Can't say I've ever seen knitting like this before, more pictures here...http://www.boredpanda.com/giant-chunky-knits-anna-mo/




> Ukraine-based Anna Mo knits super chunky blankets with giant, three-inch stitches. This is the ultimate security blanket you can get lost in. She uses custom-made, two-inch-thick needles for her knits, which also include sweaters and scarves.
> 
> Mo began knitting to have a hand-based escape from her head-based design job. No surprise then, that her work emphasizes its hand-made nature. The yarn wriggles with every huge loop, imperfections are magnified, and each piece has a unique flair. This blanket will be yours and yours only!The yarn is 100% Australian Merino wool, meaning that it is soft, warm, light, and perfect for wearing against bare skin.
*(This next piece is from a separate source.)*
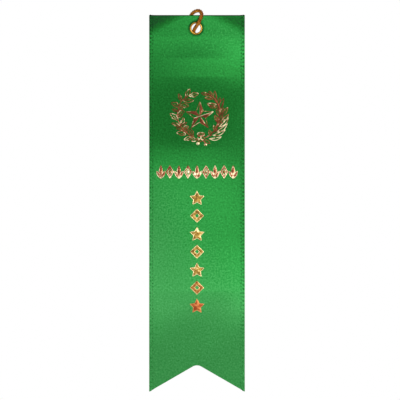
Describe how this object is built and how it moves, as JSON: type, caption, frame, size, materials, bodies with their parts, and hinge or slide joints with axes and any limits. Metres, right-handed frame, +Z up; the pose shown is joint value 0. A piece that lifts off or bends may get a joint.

Winter seems forever away, but if you’re under one of these knits, it will be no threat at all.


----------



## Ameriscot (Jun 14, 2015)

Wild!  Looks like the sweater would make you look at least 20 lbs heavier though, so no thanks.


----------



## NancyNGA (Jun 14, 2015)

I think the sweater is kinda cute.  Not too practical, though.


----------



## Kitties (Jun 15, 2015)

I love to knit and I like some of the chunky yarns, but this isn't appealing at all.


----------



## Cookie (Jun 15, 2015)

Bizarre looking -- and probably too heavy to be comfortable.  I can see it would be warm as a blanket, and might work for bathmats though.


----------



## jujube (Jun 15, 2015)

Holy moly.....I'd be exhausted by the time I had knitted three rows with those needles.


----------



## SeaBreeze (Nov 10, 2015)

Chunky pet beds by her.


----------



## Cookie (Nov 10, 2015)

Nice pet beds and pets.  But I think the super chunky knitting is a bit ridiculously big chunky and would be very hard to knit and might hurt the hands.


----------



## SeaBreeze (Nov 10, 2015)

I wonder how many hours they would last with the pets.


----------



## hollydolly (Nov 10, 2015)

OOOh those pooches and kitties would definitely get more than a little hairball if they slept in all that wool...but I love the whole idea of that big chunky wool..very pretty in the pink and I suspect verrry heavy tho'..


----------